Non-adiabatic holonomic quantum operations in continuous variable systems

Quantum operations by utilizing the underlying geometric phases produced in physical systems are favoured due to its potential robustness. When a system in a non-degenerate eigenstate undergoes an adiabatically cyclic evolution dominated by its Hamiltonian, it will get a geometric phase, referred to as the Berry Phase. While a non-adiabatically cyclic evolution produces an Aharonov-Anandan geometric phase. The two types of Abelian geometric phases are extended to the non-Abelian cases, where the phase factors become matrix-valued and the transformations associated with different loops are non-commutable. Abelian and non-Abelian (holonomic) operations are prevalent in discrete variable systems, whose limited (say, two) energy levels, form the qubit. While their developments in continuous systems have also been investigated, mainly due to that, bosonic modes (in, such as, cat states) with large Hilbert spaces, provide potential advantages in fault-tolerant quantum computation. Here we propose a feasible scheme to realize non-adiabatic holonomic quantum logic operations in continuous variable systems with cat codes.
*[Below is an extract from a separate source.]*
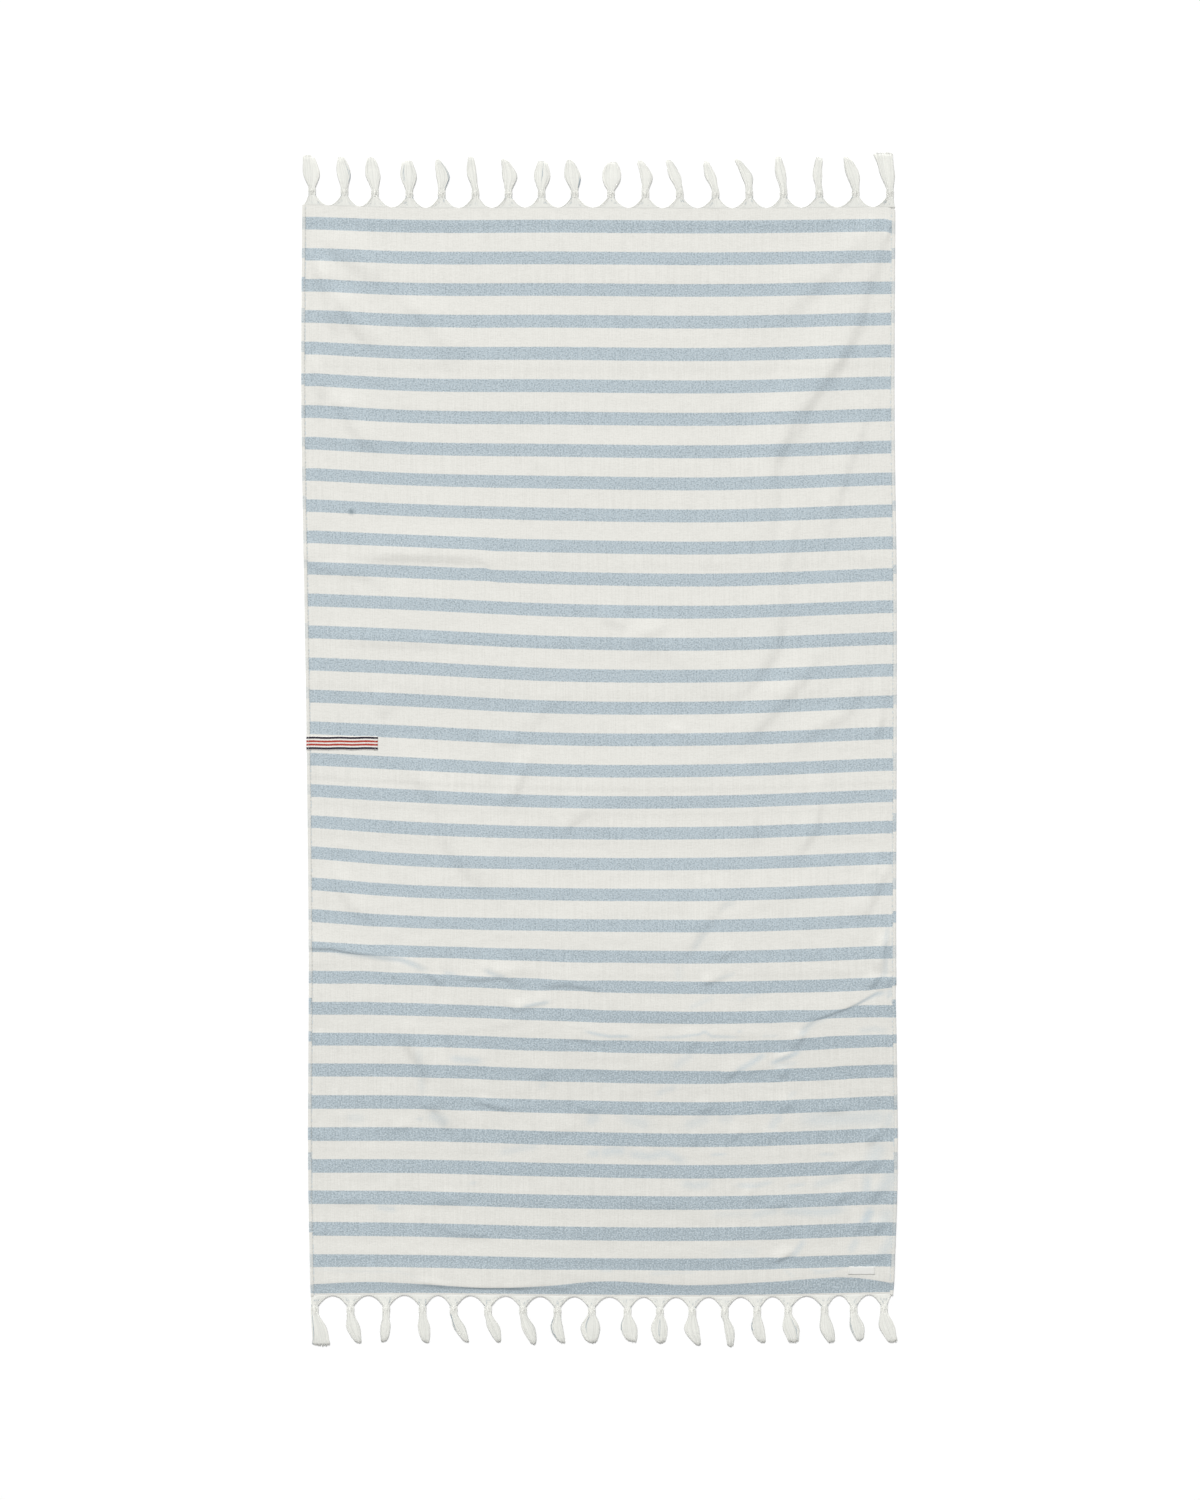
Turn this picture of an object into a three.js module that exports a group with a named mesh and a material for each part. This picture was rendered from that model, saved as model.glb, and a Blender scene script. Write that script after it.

We construct arbitrary single-qubit (two-qubit) gates with the combination of single- and two-photon drivings applied to a Kerr Parametric Oscillator (KPO) (the coupled KPOs). Our scheme relaxes the requirements of the previously proposed adiabatic holonomic protocol dependent on long operation time, and the non-adiabatic Abelian ones relying on a slight cat size or an ancilla qutrit.